Source records:
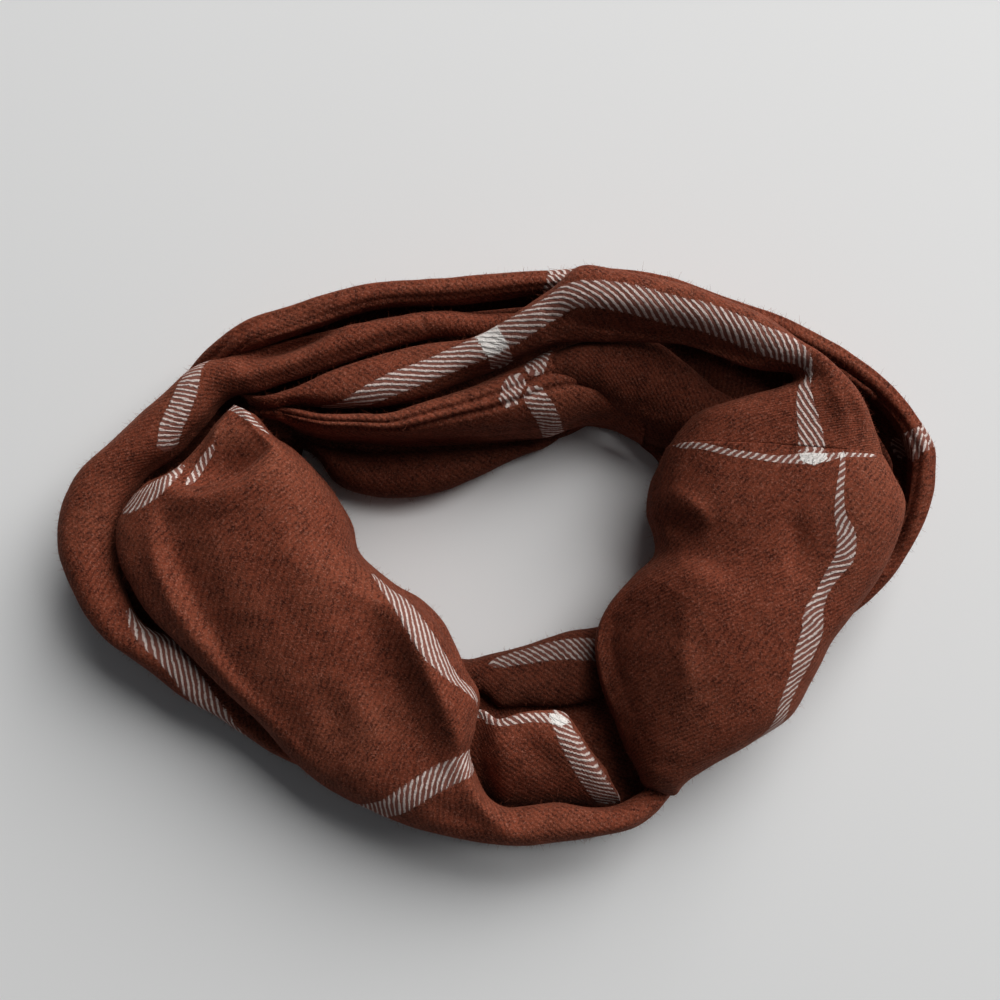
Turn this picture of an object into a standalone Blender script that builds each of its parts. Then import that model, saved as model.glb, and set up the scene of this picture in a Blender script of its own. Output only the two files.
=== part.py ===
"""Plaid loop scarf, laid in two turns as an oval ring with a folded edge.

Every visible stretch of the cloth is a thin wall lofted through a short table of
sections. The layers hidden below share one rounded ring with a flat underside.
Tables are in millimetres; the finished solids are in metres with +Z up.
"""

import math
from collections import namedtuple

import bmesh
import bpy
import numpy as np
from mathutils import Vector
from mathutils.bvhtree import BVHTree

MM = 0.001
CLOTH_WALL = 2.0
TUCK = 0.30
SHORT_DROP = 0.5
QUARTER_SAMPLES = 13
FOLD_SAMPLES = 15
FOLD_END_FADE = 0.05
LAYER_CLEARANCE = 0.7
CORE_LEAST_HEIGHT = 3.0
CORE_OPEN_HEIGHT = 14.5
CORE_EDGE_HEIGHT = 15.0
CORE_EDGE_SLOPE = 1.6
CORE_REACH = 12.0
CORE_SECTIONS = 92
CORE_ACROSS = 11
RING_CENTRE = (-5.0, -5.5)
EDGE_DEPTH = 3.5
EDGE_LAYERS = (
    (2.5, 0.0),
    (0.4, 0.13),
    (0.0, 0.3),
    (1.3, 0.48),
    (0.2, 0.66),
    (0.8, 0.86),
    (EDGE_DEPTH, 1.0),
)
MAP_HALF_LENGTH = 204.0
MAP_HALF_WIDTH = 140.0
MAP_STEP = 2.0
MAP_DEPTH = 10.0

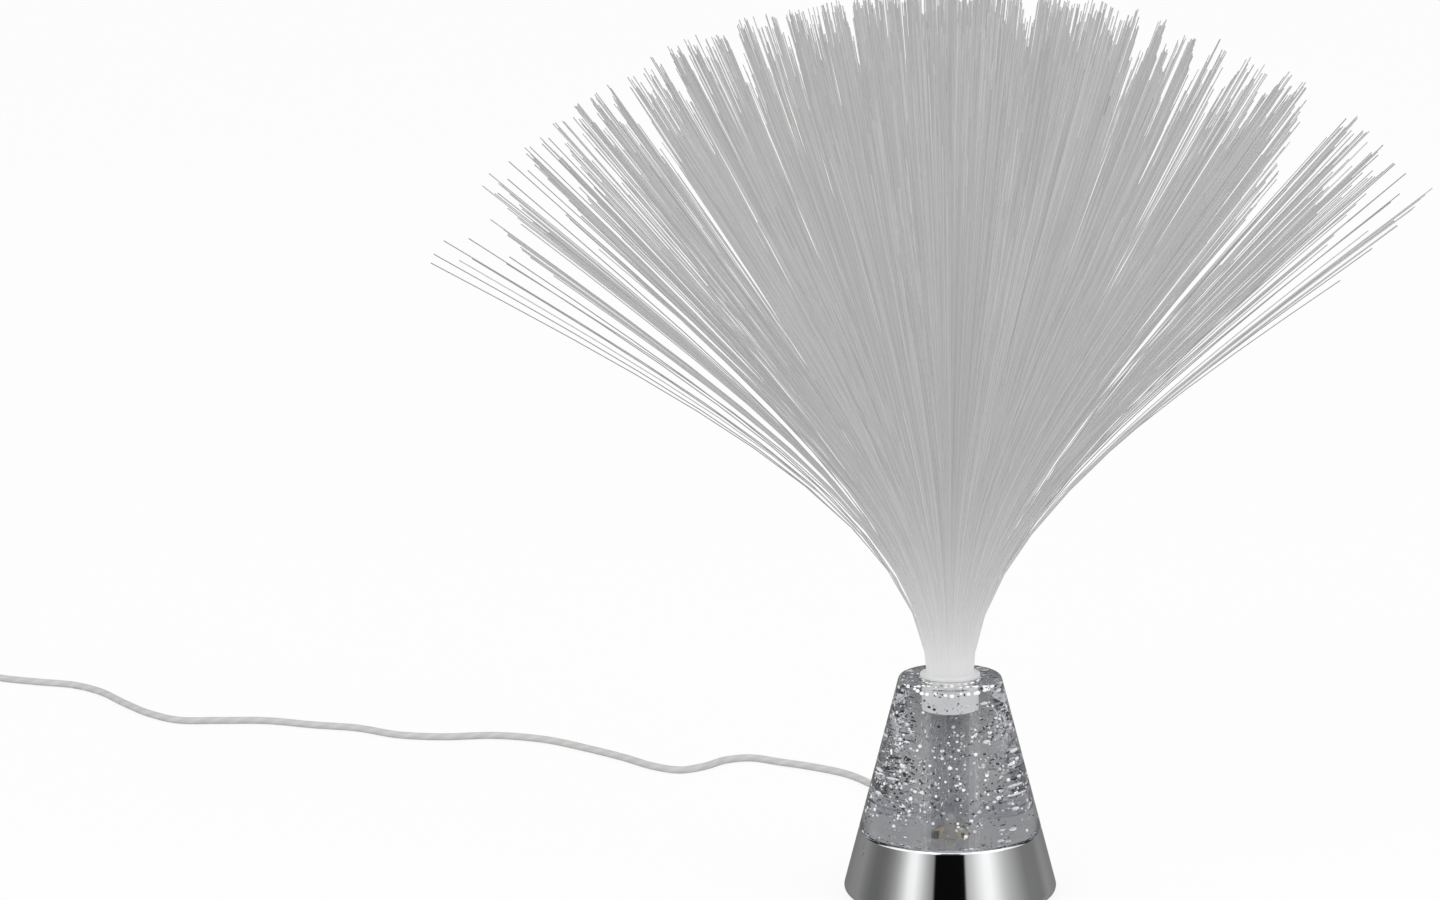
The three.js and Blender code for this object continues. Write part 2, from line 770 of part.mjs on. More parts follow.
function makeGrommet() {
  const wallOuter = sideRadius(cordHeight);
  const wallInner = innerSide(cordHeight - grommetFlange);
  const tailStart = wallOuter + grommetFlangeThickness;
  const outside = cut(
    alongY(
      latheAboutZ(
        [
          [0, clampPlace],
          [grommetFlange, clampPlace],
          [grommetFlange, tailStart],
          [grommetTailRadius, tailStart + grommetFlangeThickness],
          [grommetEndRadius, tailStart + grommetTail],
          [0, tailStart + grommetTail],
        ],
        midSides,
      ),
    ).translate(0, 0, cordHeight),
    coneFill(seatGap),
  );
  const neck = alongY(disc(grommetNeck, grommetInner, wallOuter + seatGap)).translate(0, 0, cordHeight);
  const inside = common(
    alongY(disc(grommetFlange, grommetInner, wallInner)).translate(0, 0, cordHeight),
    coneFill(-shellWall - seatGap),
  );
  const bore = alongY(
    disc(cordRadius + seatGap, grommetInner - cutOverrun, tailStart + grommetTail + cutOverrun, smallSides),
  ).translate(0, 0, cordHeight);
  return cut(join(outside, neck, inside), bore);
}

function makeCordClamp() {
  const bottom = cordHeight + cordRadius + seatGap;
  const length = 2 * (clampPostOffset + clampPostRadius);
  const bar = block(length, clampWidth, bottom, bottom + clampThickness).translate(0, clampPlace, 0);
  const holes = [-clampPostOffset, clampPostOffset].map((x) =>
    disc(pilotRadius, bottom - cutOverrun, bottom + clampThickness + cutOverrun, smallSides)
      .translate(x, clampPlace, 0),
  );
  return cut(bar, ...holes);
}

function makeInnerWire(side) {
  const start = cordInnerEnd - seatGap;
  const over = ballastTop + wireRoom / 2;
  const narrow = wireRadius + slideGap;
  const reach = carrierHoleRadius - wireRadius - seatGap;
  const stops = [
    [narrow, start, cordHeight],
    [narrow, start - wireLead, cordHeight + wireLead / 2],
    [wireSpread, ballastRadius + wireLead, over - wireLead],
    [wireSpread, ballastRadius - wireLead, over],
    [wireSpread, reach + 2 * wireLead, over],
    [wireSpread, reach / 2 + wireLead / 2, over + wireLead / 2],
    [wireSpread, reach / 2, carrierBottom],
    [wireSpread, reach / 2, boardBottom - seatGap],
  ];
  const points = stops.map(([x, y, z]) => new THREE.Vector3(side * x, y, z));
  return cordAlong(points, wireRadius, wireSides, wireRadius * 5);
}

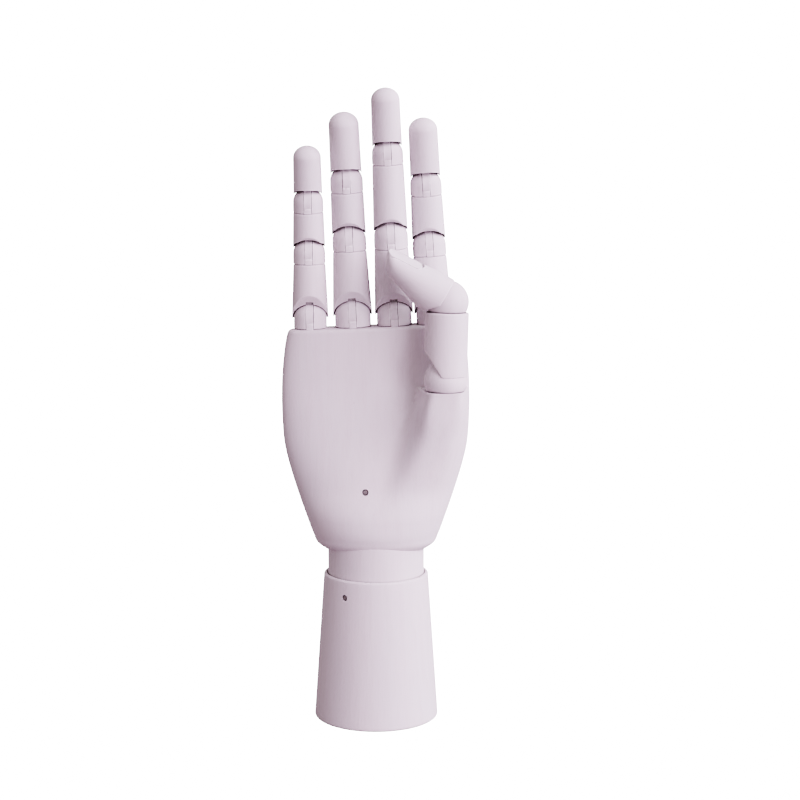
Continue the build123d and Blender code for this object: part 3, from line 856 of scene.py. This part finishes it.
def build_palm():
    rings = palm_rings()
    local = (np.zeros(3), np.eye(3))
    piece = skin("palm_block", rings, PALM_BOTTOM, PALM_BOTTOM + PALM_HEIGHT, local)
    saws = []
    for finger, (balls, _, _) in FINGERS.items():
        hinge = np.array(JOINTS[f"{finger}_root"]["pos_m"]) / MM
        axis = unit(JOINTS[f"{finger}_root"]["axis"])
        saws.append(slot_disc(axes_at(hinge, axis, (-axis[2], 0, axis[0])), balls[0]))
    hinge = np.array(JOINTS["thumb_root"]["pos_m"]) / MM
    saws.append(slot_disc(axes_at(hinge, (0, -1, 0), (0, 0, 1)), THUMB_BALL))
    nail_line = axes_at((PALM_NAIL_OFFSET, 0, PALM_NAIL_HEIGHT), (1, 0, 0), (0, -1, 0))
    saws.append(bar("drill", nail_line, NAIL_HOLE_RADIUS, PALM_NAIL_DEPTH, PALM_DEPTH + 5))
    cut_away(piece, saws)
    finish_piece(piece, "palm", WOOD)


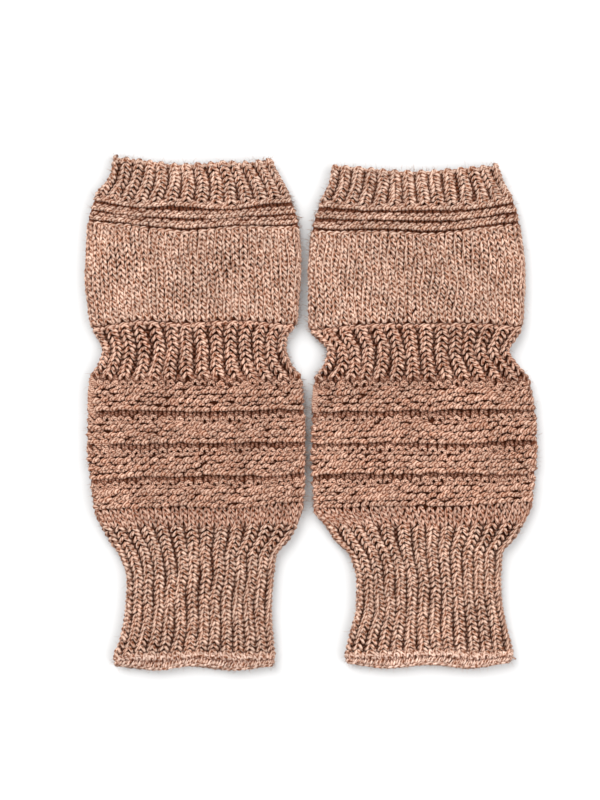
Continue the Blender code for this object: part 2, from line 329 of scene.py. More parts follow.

> **PROBLEM DETAILS**
Print all the data exactly.

> **SOLUTION TO THIS EXERCISE**
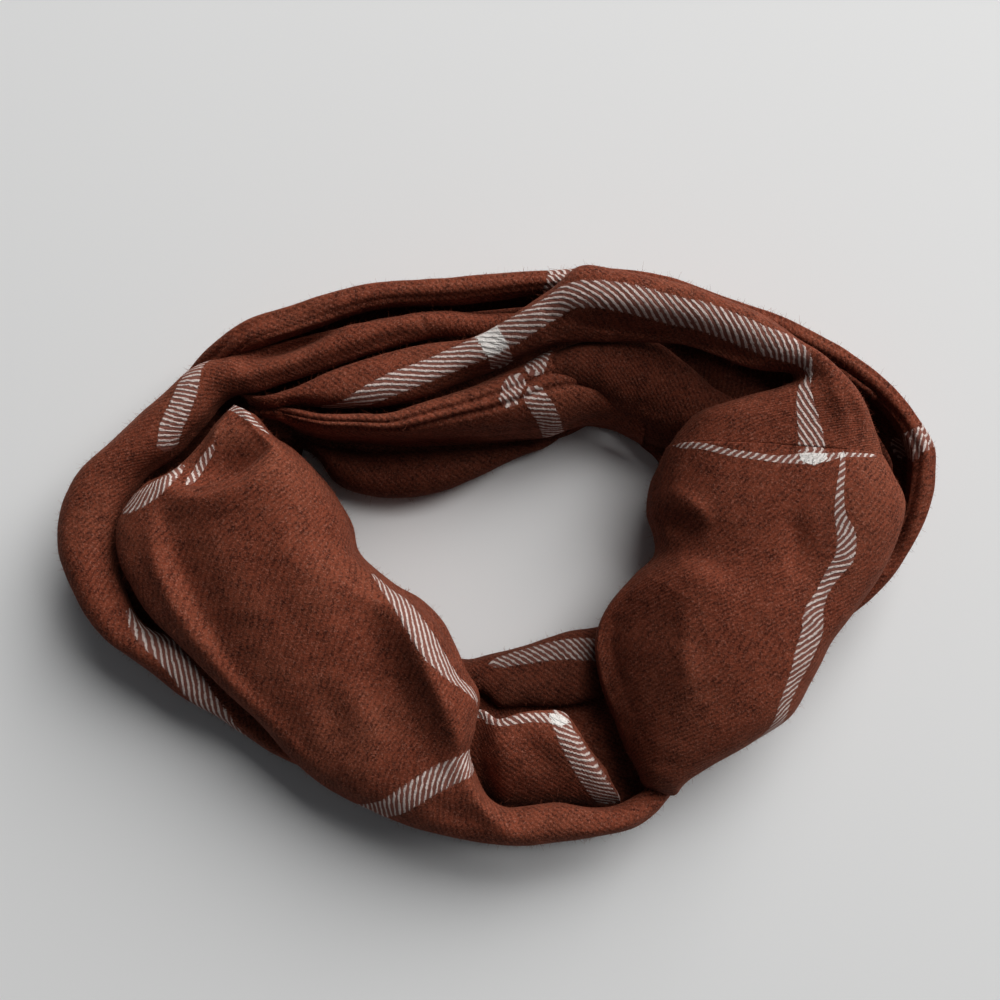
Turn this picture of an object into a standalone Blender script that builds each of its parts. Then import that model, saved as model.glb, and set up the scene of this picture in a Blender script of its own. Output only the two files.
=== part.py ===
"""Plaid loop scarf, laid in two turns as an oval ring with a folded edge.

Every visible stretch of the cloth is a thin wall lofted through a short table of
sections. The layers hidden below share one rounded ring with a flat underside.
Tables are in millimetres; the finished solids are in metres with +Z up.
"""

import math
from collections import namedtuple

import bmesh
import bpy
import numpy as np
from mathutils import Vector
from mathutils.bvhtree import BVHTree

MM = 0.001
CLOTH_WALL = 2.0
TUCK = 0.30
SHORT_DROP = 0.5
QUARTER_SAMPLES = 13
FOLD_SAMPLES = 15
FOLD_END_FADE = 0.05
LAYER_CLEARANCE = 0.7
CORE_LEAST_HEIGHT = 3.0
CORE_OPEN_HEIGHT = 14.5
CORE_EDGE_HEIGHT = 15.0
CORE_EDGE_SLOPE = 1.6
CORE_REACH = 12.0
CORE_SECTIONS = 92
CORE_ACROSS = 11
RING_CENTRE = (-5.0, -5.5)
EDGE_DEPTH = 3.5
EDGE_LAYERS = (
    (2.5, 0.0),
    (0.4, 0.13),
    (0.0, 0.3),
    (1.3, 0.48),
    (0.2, 0.66),
    (0.8, 0.86),
    (EDGE_DEPTH, 1.0),
)
MAP_HALF_LENGTH = 204.0
MAP_HALF_WIDTH = 140.0
MAP_STEP = 2.0
MAP_DEPTH = 10.0

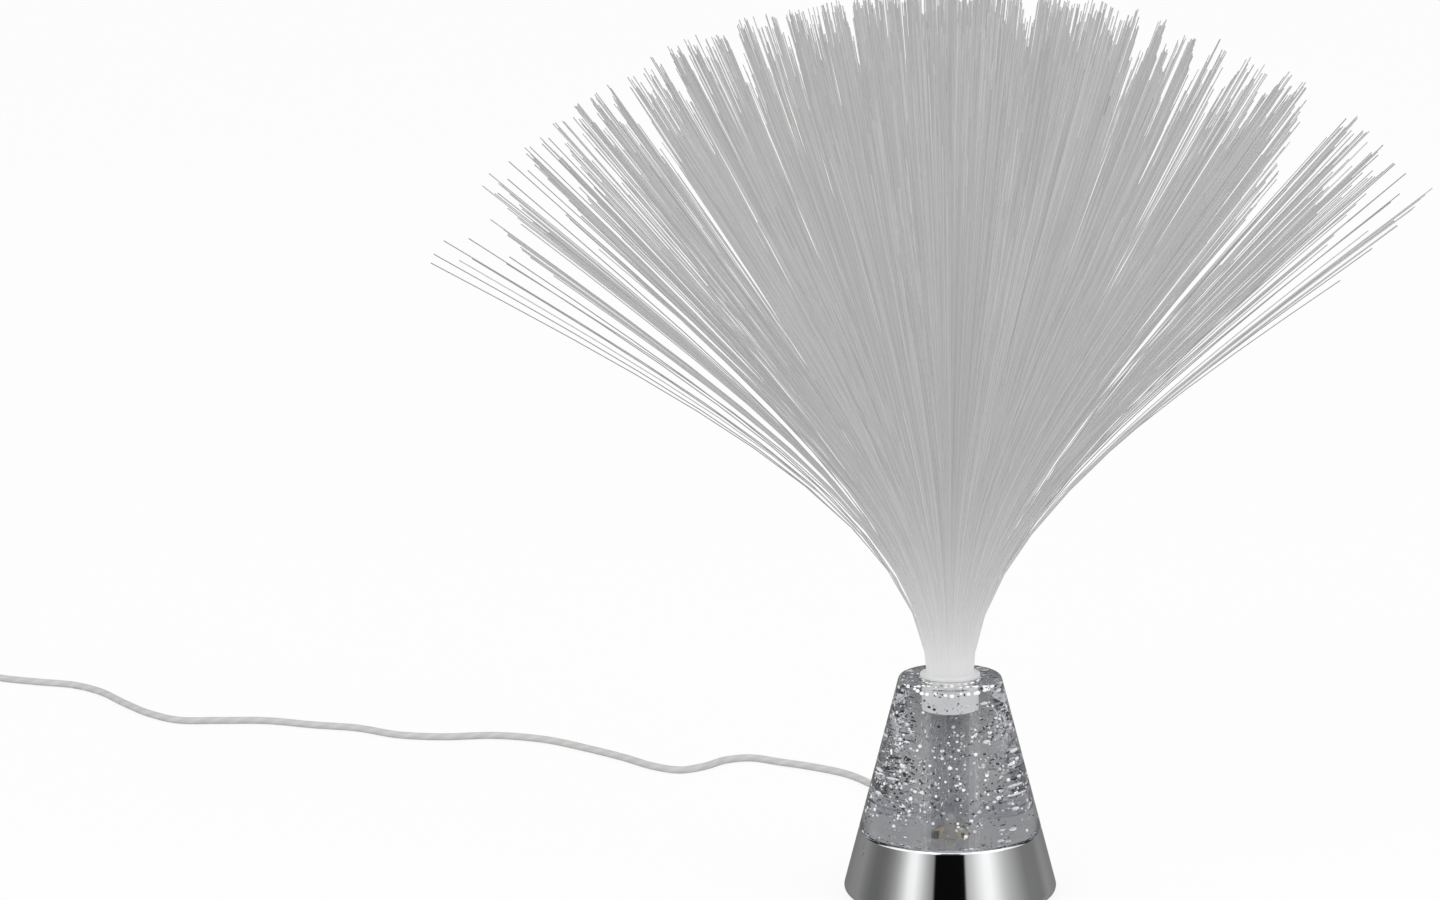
The three.js and Blender code for this object continues. Write part 2, from line 770 of part.mjs on. More parts follow.
function makeGrommet() {
  const wallOuter = sideRadius(cordHeight);
  const wallInner = innerSide(cordHeight - grommetFlange);
  const tailStart = wallOuter + grommetFlangeThickness;
  const outside = cut(
    alongY(
      latheAboutZ(
        [
          [0, clampPlace],
          [grommetFlange, clampPlace],
          [grommetFlange, tailStart],
          [grommetTailRadius, tailStart + grommetFlangeThickness],
          [grommetEndRadius, tailStart + grommetTail],
          [0, tailStart + grommetTail],
        ],
        midSides,
      ),
    ).translate(0, 0, cordHeight),
    coneFill(seatGap),
  );
  const neck = alongY(disc(grommetNeck, grommetInner, wallOuter + seatGap)).translate(0, 0, cordHeight);
  const inside = common(
    alongY(disc(grommetFlange, grommetInner, wallInner)).translate(0, 0, cordHeight),
    coneFill(-shellWall - seatGap),
  );
  const bore = alongY(
    disc(cordRadius + seatGap, grommetInner - cutOverrun, tailStart + grommetTail + cutOverrun, smallSides),
  ).translate(0, 0, cordHeight);
  return cut(join(outside, neck, inside), bore);
}

function makeCordClamp() {
  const bottom = cordHeight + cordRadius + seatGap;
  const length = 2 * (clampPostOffset + clampPostRadius);
  const bar = block(length, clampWidth, bottom, bottom + clampThickness).translate(0, clampPlace, 0);
  const holes = [-clampPostOffset, clampPostOffset].map((x) =>
    disc(pilotRadius, bottom - cutOverrun, bottom + clampThickness + cutOverrun, smallSides)
      .translate(x, clampPlace, 0),
  );
  return cut(bar, ...holes);
}

function makeInnerWire(side) {
  const start = cordInnerEnd - seatGap;
  const over = ballastTop + wireRoom / 2;
  const narrow = wireRadius + slideGap;
  const reach = carrierHoleRadius - wireRadius - seatGap;
  const stops = [
    [narrow, start, cordHeight],
    [narrow, start - wireLead, cordHeight + wireLead / 2],
    [wireSpread, ballastRadius + wireLead, over - wireLead],
    [wireSpread, ballastRadius - wireLead, over],
    [wireSpread, reach + 2 * wireLead, over],
    [wireSpread, reach / 2 + wireLead / 2, over + wireLead / 2],
    [wireSpread, reach / 2, carrierBottom],
    [wireSpread, reach / 2, boardBottom - seatGap],
  ];
  const points = stops.map(([x, y, z]) => new THREE.Vector3(side * x, y, z));
  return cordAlong(points, wireRadius, wireSides, wireRadius * 5);
}

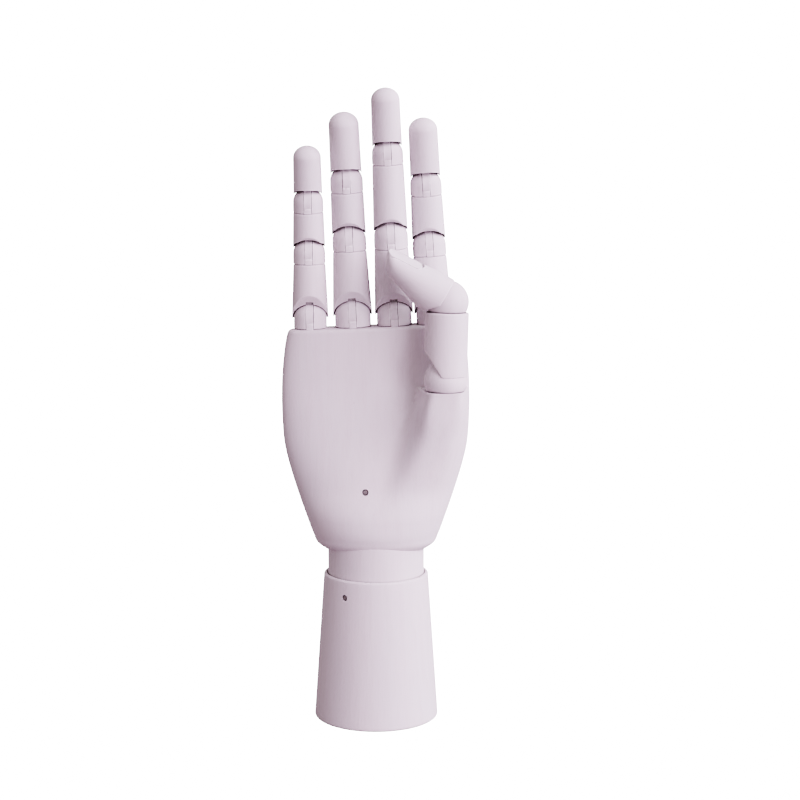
Continue the build123d and Blender code for this object: part 3, from line 856 of scene.py. This part finishes it.
def build_palm():
    rings = palm_rings()
    local = (np.zeros(3), np.eye(3))
    piece = skin("palm_block", rings, PALM_BOTTOM, PALM_BOTTOM + PALM_HEIGHT, local)
    saws = []
    for finger, (balls, _, _) in FINGERS.items():
        hinge = np.array(JOINTS[f"{finger}_root"]["pos_m"]) / MM
        axis = unit(JOINTS[f"{finger}_root"]["axis"])
        saws.append(slot_disc(axes_at(hinge, axis, (-axis[2], 0, axis[0])), balls[0]))
    hinge = np.array(JOINTS["thumb_root"]["pos_m"]) / MM
    saws.append(slot_disc(axes_at(hinge, (0, -1, 0), (0, 0, 1)), THUMB_BALL))
    nail_line = axes_at((PALM_NAIL_OFFSET, 0, PALM_NAIL_HEIGHT), (1, 0, 0), (0, -1, 0))
    saws.append(bar("drill", nail_line, NAIL_HOLE_RADIUS, PALM_NAIL_DEPTH, PALM_DEPTH + 5))
    cut_away(piece, saws)
    finish_piece(piece, "palm", WOOD)


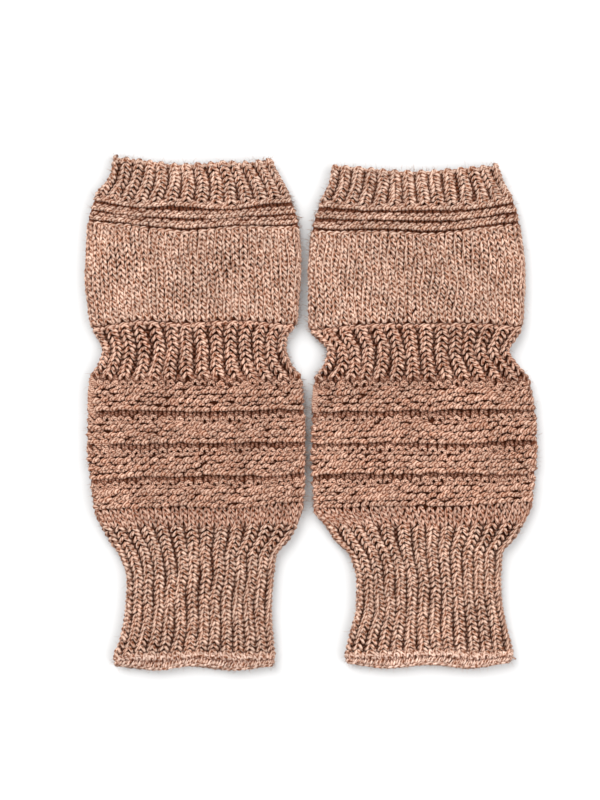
Continue the Blender code for this object: part 2, from line 329 of scene.py. More parts follow.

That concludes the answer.